▶ [The task]
Give the number of lines holding the string "object", and nothing else.

▶ [Dataset extract]
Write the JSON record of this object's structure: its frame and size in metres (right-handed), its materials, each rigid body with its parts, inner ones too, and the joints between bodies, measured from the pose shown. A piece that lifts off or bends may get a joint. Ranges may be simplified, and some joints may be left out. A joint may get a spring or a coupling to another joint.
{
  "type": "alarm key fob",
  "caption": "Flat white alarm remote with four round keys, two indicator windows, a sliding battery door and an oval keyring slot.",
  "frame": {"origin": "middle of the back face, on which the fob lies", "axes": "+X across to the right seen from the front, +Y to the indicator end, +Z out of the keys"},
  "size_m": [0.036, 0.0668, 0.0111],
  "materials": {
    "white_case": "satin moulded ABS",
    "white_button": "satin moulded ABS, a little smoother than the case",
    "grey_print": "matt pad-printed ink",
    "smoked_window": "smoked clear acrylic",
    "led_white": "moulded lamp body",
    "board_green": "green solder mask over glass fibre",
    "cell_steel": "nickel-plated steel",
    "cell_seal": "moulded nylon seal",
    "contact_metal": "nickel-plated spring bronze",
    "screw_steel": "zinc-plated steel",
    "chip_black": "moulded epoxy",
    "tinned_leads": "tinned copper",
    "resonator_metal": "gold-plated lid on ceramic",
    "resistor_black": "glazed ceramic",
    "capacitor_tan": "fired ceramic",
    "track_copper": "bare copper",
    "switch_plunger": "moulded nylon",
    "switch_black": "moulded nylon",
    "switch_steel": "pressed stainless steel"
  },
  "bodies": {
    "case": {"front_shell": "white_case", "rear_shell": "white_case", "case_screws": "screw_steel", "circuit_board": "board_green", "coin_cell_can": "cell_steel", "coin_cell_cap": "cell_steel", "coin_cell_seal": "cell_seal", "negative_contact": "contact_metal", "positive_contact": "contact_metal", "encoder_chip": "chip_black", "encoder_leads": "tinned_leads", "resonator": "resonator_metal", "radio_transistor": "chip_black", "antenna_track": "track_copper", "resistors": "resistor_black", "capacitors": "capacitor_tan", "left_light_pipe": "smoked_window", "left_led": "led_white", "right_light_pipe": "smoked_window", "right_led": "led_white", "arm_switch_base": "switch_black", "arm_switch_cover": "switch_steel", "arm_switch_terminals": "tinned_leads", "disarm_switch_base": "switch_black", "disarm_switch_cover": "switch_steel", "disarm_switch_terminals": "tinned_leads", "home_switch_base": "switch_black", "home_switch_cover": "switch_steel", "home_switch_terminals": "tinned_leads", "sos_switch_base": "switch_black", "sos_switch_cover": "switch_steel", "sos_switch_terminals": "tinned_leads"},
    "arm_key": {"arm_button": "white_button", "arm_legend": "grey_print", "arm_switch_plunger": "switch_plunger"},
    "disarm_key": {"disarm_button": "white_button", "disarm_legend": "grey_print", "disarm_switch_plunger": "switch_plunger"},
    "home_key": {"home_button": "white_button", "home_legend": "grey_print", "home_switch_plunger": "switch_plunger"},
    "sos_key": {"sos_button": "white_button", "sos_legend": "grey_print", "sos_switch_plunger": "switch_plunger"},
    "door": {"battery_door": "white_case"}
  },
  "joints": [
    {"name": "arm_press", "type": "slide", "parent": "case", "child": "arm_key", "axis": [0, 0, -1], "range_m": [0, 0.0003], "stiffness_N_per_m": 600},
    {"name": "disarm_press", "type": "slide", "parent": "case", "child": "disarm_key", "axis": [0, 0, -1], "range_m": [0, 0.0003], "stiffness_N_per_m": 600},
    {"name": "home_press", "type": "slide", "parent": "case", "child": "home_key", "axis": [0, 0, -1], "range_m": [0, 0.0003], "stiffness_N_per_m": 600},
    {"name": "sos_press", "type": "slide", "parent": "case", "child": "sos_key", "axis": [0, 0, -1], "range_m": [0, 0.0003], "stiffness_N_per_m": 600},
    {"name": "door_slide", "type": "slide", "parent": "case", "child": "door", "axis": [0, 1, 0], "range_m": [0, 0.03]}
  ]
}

==

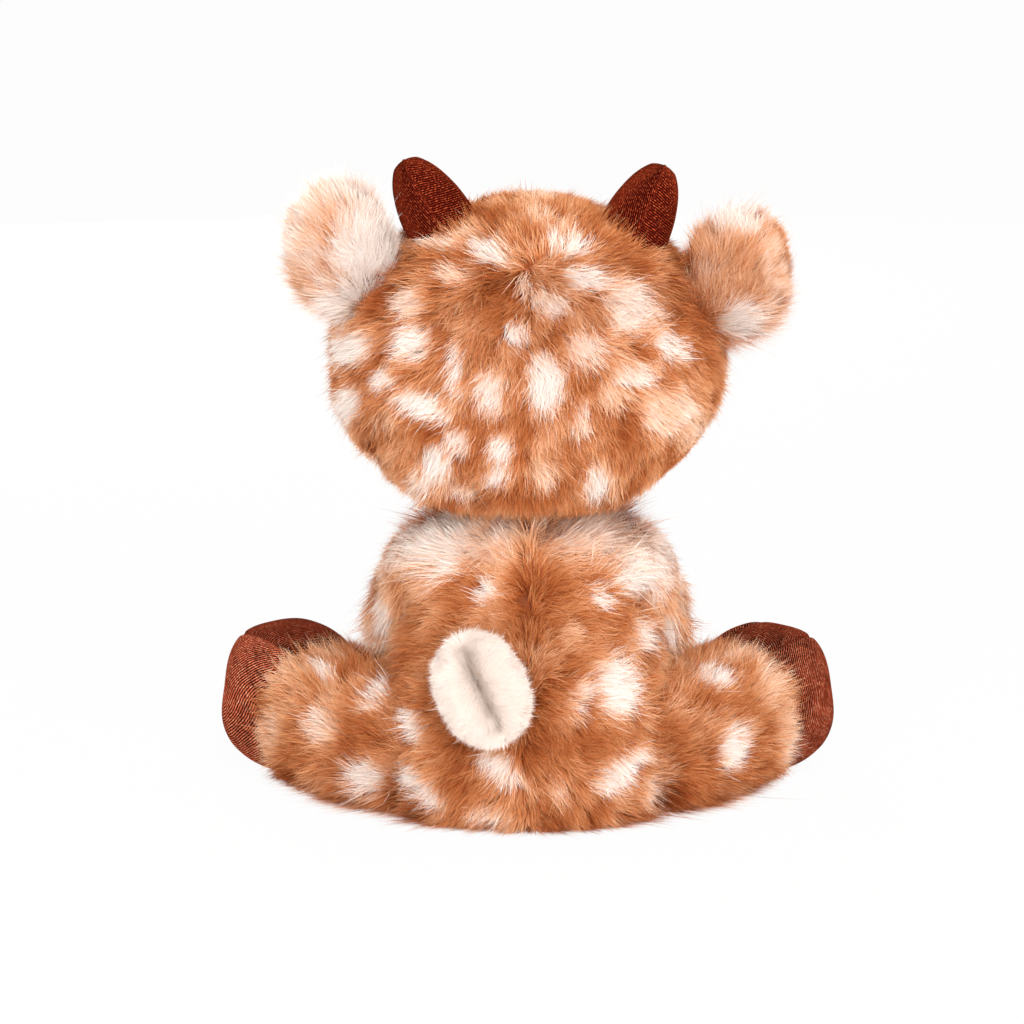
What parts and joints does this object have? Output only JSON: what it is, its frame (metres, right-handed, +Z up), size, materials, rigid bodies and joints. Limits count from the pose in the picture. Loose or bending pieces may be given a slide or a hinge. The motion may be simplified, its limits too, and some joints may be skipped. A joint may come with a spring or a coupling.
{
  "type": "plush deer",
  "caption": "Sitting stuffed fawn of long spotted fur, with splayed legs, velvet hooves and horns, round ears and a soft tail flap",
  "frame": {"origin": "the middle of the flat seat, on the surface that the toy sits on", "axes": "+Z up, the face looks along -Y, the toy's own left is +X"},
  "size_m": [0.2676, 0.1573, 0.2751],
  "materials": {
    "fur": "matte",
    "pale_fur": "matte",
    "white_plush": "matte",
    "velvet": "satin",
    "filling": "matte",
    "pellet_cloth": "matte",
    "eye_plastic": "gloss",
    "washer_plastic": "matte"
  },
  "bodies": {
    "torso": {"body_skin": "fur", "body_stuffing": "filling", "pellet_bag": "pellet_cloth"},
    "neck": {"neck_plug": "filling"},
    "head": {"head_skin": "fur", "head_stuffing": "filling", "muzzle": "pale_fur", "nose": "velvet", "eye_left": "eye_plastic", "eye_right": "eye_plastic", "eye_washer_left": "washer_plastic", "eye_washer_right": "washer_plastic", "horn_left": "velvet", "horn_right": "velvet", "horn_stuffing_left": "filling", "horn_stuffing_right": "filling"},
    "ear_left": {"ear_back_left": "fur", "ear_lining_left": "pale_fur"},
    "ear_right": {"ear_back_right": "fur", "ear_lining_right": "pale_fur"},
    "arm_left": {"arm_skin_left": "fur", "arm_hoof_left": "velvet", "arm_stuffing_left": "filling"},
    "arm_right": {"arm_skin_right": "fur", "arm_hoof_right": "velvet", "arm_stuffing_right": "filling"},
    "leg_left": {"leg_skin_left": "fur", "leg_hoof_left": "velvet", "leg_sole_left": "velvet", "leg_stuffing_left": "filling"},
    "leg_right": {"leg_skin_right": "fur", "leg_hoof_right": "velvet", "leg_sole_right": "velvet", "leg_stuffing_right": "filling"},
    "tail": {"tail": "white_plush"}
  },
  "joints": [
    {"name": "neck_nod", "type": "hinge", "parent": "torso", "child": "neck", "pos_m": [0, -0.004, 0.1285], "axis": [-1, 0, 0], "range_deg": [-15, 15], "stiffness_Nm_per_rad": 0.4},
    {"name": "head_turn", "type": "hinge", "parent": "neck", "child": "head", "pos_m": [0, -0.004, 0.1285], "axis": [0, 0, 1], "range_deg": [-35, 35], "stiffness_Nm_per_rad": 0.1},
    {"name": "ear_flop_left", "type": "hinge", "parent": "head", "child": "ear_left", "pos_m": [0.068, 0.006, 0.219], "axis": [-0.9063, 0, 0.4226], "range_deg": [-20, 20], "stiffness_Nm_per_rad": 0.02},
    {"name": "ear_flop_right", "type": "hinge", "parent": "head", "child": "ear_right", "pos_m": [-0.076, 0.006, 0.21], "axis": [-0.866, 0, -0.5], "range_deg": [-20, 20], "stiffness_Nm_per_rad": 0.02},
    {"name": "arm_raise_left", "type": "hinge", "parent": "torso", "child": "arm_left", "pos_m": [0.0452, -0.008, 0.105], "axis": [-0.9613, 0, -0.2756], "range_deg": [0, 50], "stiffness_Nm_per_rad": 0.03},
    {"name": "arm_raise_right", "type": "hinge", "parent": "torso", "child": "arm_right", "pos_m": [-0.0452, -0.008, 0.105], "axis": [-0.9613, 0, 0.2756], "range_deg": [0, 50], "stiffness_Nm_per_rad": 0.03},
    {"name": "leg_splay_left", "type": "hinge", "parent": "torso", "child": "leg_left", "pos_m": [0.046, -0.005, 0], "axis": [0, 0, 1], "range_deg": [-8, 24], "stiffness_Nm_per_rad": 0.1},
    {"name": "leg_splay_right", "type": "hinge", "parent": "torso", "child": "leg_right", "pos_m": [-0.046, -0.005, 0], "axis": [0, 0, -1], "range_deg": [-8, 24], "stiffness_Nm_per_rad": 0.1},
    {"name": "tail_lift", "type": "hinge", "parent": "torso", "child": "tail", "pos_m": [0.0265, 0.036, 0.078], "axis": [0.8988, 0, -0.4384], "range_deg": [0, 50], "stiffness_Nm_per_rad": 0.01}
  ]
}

==

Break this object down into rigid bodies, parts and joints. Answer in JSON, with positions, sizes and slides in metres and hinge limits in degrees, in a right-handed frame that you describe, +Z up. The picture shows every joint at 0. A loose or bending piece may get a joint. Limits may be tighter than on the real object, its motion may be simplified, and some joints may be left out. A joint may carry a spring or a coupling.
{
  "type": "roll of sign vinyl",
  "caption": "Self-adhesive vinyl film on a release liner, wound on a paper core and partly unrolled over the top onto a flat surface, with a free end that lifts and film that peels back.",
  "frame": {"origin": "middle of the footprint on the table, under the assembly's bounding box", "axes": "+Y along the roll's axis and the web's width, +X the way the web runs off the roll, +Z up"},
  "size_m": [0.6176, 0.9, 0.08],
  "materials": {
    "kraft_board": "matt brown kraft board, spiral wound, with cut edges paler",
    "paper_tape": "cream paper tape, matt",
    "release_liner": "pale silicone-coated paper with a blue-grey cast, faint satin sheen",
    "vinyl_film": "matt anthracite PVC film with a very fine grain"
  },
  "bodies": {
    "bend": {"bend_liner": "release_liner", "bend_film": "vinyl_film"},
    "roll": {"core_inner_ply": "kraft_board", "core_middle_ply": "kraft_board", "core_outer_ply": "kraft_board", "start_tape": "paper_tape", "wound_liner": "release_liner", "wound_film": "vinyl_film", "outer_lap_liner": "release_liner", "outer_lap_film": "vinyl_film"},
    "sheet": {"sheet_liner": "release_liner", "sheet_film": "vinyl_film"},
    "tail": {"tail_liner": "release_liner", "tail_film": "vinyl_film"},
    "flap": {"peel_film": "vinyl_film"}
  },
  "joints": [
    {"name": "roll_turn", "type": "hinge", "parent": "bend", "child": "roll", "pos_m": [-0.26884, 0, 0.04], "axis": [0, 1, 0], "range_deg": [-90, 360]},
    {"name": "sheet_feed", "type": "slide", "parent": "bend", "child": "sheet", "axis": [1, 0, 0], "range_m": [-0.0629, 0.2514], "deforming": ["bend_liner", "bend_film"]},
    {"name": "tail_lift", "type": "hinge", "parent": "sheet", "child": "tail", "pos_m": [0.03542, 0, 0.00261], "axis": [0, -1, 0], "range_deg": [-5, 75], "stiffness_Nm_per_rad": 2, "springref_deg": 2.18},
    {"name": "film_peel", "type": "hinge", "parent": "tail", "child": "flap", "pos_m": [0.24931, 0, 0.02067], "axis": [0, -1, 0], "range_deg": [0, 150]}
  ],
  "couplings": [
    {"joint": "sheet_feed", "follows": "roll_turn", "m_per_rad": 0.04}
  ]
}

▶ [Answer to the task]
3